The journey towards a more secure attachment for someone with an Anxious attachment style is one of self-discovery, trust-building, and open communication. By addressing core fears and learning to manage ones emotional responses, individuals with an Anxious attachment can cultivate more balanced and fulfilling relationships.

How Core Anxious Attachment Wounds Develop in Childhood

Anxious attachment wounds often originate from inconsistent caregiving during childhood. A caregiver might have been emotionally available at times but then distant or preoccupied at others. This unpredictability leaves the child unsure of when they will receive attention and affection, leading to anxiety and hyper-vigilance around attachment figures.


A parent who fluctuates between being warm and affectionate to being absorbed in their own issues, causing the child to become anxious about when the next 'dose' of love will come. Alternatively, a caregiver who responds enthusiastically to a child's needs one day but is neglectful or dismissive the next, reinforcing the child's belief that they must constantly seek attention to ensure it's given.

How Core Wounds Can Develop with a Significant Partner Relationship

In adult relationships, someone may experience an abandonment. Alternatively, one with AA may find familiarity with certain individuals and end up choosing partners who are emotionally unavailable or inconsistent with their affection. This can trigger the Anxious individual's fear of abandonment and need for reassurance.
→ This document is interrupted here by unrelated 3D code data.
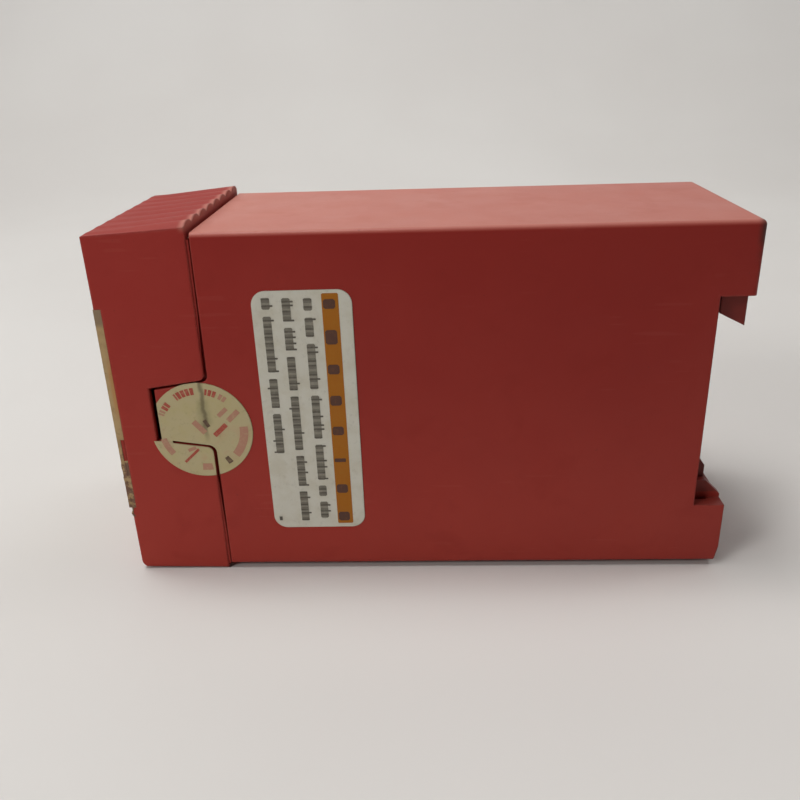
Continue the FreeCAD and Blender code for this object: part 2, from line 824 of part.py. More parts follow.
# Rectifier, varistor, fuse and regulator
rectifier_radius = 4.5
rectifier_rise = 5.5
rectifier_from_rear = 20.0
rectifier_above_floor = 23.0
varistor_radius = 5.0
varistor_wall = 4.0
varistor_from_rear = 30.0
varistor_above_floor = 18.0
fuse_radius = 2.5
fuse_length = 20.0
fuse_from_rear = 6.0
fuse_above_floor = 9.0
fuse_cap_length = 5.0
fuse_clip_wall = 0.5
fuse_clip_mouth = 1.5        # from the fuse's axis to the clips' open side
regulator_length = 10.0
regulator_height = 4.5
regulator_rise = 9.0
regulator_tab_wall = 1.3
regulator_tab_rise = 15.0
regulator_from_rear = 4.0
regulator_above_floor = 21.0

# Chips and couplers, in two rows below the roof
chip_length = 19.0
chip_height = 6.5
chip_rise = 3.5
chip_from_front = 8.0
chip_pitch = 23.0
upper_row_below_roof = 8.7
lower_row_below_roof = 22.7
coupler_length = 6.5
coupler_height = 4.6
coupler_pitch = 9.0
coupler_count = 3

# Resistors and diodes, in columns above the floor
bead_radius = 1.1
bead_pitch = 3.0
bead_above_floor = 4.0
resistor_length = 6.5
resistor_from_front = 41.0
resistor_count = 6
diode_length = 4.6
diode_from_front = 50.0
diode_count = 4


def upright_edges(shape, radius):
    """Round the edges of a part that run straight up from its board."""
    return round_edges(shape, radius, lambda a, b: near(a.x, b.x) and near(a.z, b.z))


def main_relay(index):
    z = inner_top - relay_below_roof - relay_height - index * relay_pitch
    x = x_spigot + relay_from_front
    return upright_edges(on_board(1, x, z, relay_length, relay_height, relay_rise), relay_corner)


def auxiliary_relay():
    x = x_relay_end - small_relay_from_rear - small_relay_length
    return upright_edges(on_board(1, x, inner_bottom + small_relay_above_floor, small_relay_length,
                                  small_relay_height, small_relay_rise), relay_corner)


def core_place():
    """Lower front corner of the transformer's core."""
    return x_main_end - core_from_rear - core_length, inner_top - core_below_roof - core_height


def core_window():
    """Length of each of the two openings in the core, which the coil fills."""
    return (core_length - 4 * core_limb) / 2


def transformer_core():
    """Stacked iron laminations: a frame with a middle limb, held off the board by the coil."""
    x0, z0 = core_place()
    y0 = -y_component + coil_overhang
    y1 = y0 + core_stack
    core = block(x0, x0 + core_length, y0, y1, z0, z0 + core_height)
    front_opening = x0 + core_limb
    rear_opening = x0 + core_length - core_limb - core_window()
    cuts = [block(x, x + core_window(), y0 - over, y1 + over,
                  z0 + core_limb, z0 + core_height - core_limb) for x in (front_opening, rear_opening)]
    return core.cut(cuts)


def transformer_coil():
    """The winding and its bobbin, sealed in tape, around the middle limb."""
    x0, z0 = core_place()
    limb_front = x0 + core_limb + core_window()
    limb_rear = limb_front + 2 * core_limb
    z_low = z0 + core_limb + bobbin_gap
    z_high = z0 + core_height - core_limb - bobbin_gap
    y_low = -y_component
    y_high = y_low + core_stack + 2 * coil_overhang
    coil = block(x0 + core_limb + bobbin_gap, x0 + core_length - core_limb - bobbin_gap,
                 y_low, y_high, z_low, z_high)
    coil = round_edges(coil, coil_corner,
                       lambda a, b: near(a.x, b.x) and near(a.y, y_high) and near(b.y, y_high))
    y_core = y_low + coil_overhang
    passage = block(limb_front, limb_rear, y_core, y_core + core_stack, z_low - over, z_high + over)
    return coil.cut(passage)


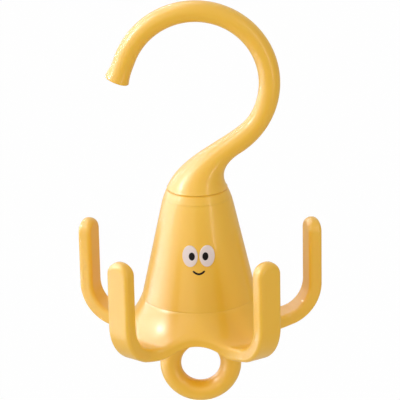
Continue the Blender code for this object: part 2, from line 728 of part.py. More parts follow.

Clinginess and Potential Negative Impact on Relationship Dynamics

These core wounds can manifest in behaviors such as clinginess, where the Anxious individual might excessively seek contact, affirmation, or reassurance from their partner. They may also interpret a partner's need for space as rejection, leading to a cycle of anxiety and pursuit that can push the partner away.


An Anxious partner sending multiple texts or calls when their partner is unresponsive, fearing the worst-case scenario.

Overanalyzing a partner's words and actions for signs of waning interest or affection, often leading to misunderstandings and conflicts.

The Need for Therapeutic Interventions

The dynamic created by clinginess and the need for reassurance can strain the relationship and may require interventions from a therapist. Therapy can help the Anxious individual understand their attachment style, develop healthier communication patterns, and learn to self-soothe.

Therapeutic Strategies:

There are many therapeutic strategies but I find a couple approaches to be particularly beneficial. 

EMDR to process past times of abandonment and desensitize the fear of abandoment and to install adaptive cognitions that then lead to a more secure self and thus adaptive behavior in the present.

Cognitive-behavioral therapy (CBT) to challenge and reframe the negative thought patterns that fuel anxiety and dependency.

Emotionally Focused Therapy (EFT) to build a more secure attachment within the relationship by fostering emotional responsiveness and deeper connection.

Mindfulness practices to help the Anxious individual stay grounded in the present moment and reduce the tendency to spiral into worry about the relationship.